Task requirements> Your task is to copy the stretch of lines in the records below that begins with the line containing "Turn this picture" and ends with the line containing "# under the", exactly as written, with nothing added.

Input material>
* * *

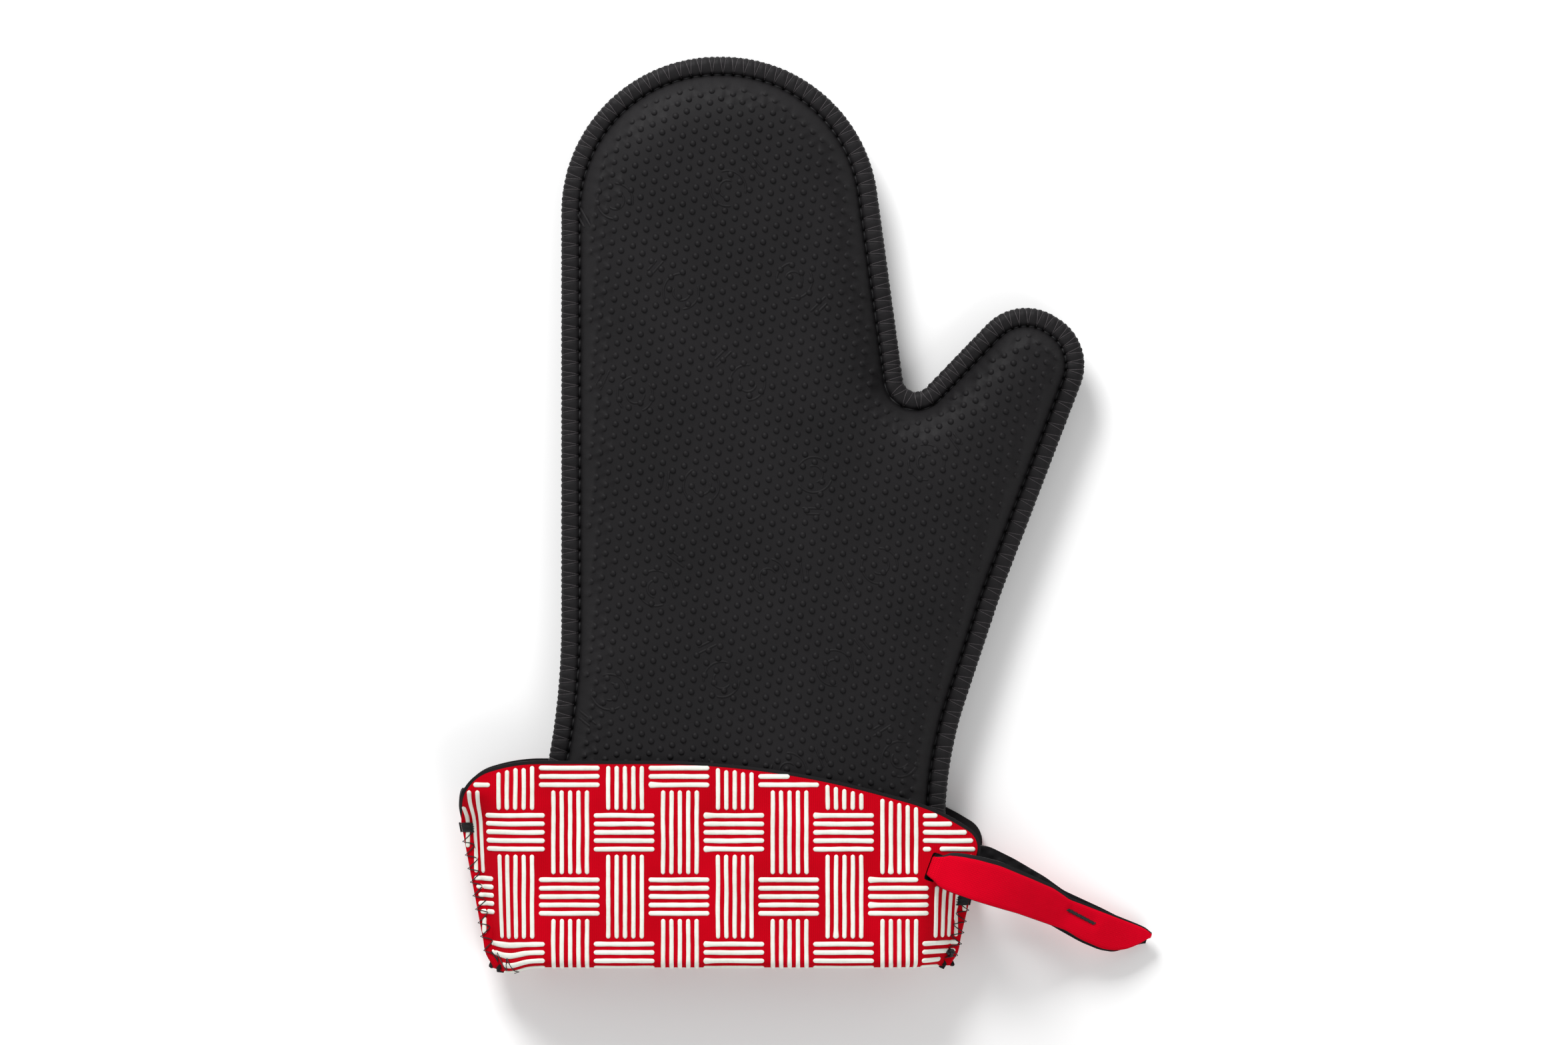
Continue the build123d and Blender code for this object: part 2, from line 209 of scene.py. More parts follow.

* * *

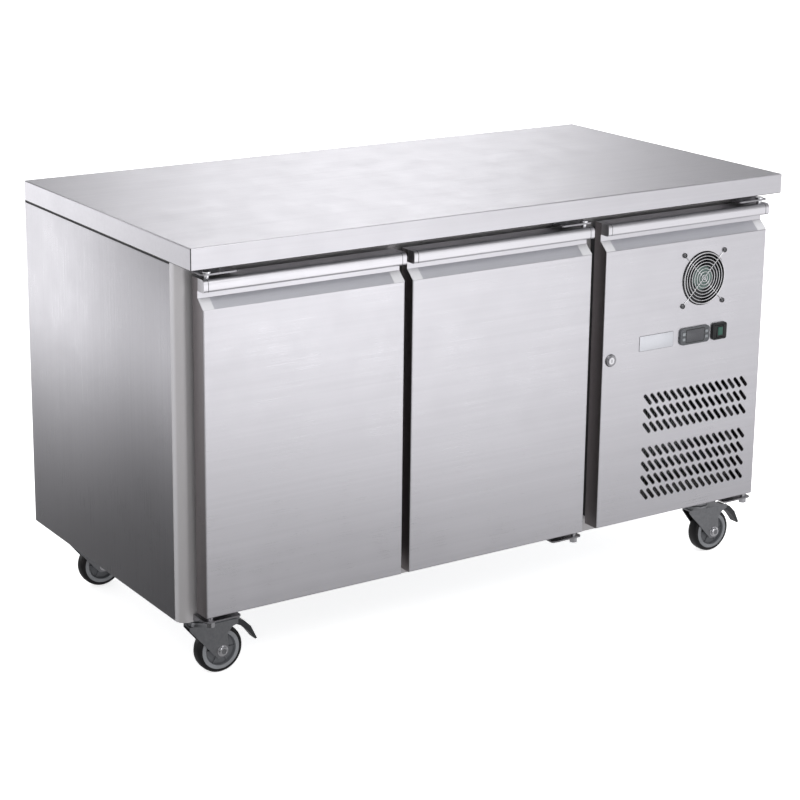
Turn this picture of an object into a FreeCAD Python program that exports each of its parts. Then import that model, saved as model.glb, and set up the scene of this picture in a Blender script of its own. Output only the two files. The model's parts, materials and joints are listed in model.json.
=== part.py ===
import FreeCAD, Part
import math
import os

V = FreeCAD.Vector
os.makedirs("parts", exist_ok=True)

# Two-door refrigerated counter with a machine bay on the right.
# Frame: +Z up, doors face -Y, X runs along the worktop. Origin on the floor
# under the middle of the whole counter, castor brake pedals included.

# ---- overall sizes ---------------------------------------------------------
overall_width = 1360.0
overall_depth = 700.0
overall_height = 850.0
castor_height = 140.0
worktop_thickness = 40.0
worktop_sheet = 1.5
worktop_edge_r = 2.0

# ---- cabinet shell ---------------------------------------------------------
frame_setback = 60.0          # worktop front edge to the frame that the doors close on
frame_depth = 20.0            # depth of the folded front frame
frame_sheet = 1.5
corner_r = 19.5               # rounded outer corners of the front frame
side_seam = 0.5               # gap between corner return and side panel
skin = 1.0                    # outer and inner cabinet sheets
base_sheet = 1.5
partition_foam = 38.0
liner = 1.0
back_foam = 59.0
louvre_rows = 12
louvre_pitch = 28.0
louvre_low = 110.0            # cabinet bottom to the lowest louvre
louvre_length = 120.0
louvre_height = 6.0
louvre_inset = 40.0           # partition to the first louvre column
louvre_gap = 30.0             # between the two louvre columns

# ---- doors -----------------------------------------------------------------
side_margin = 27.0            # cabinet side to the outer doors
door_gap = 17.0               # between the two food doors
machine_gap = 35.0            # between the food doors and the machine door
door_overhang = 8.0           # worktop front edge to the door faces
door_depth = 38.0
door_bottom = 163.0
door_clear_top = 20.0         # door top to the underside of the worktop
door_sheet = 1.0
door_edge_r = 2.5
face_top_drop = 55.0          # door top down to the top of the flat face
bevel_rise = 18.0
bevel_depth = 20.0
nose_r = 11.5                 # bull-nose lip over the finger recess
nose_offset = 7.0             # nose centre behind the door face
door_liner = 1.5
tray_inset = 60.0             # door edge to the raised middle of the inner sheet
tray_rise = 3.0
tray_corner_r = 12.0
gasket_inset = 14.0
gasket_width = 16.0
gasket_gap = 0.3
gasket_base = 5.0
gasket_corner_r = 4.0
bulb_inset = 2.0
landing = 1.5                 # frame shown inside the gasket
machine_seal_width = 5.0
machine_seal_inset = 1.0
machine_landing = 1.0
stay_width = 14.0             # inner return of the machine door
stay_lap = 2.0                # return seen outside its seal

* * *

Output for this exercise>
Turn this picture of an object into a FreeCAD Python program that exports each of its parts. Then import that model, saved as model.glb, and set up the scene of this picture in a Blender script of its own. Output only the two files. The model's parts, materials and joints are listed in model.json.
=== part.py ===
import FreeCAD, Part
import math
import os

V = FreeCAD.Vector
os.makedirs("parts", exist_ok=True)

# Two-door refrigerated counter with a machine bay on the right.
# Frame: +Z up, doors face -Y, X runs along the worktop. Origin on the floor
# under the middle of the whole counter, castor brake pedals included.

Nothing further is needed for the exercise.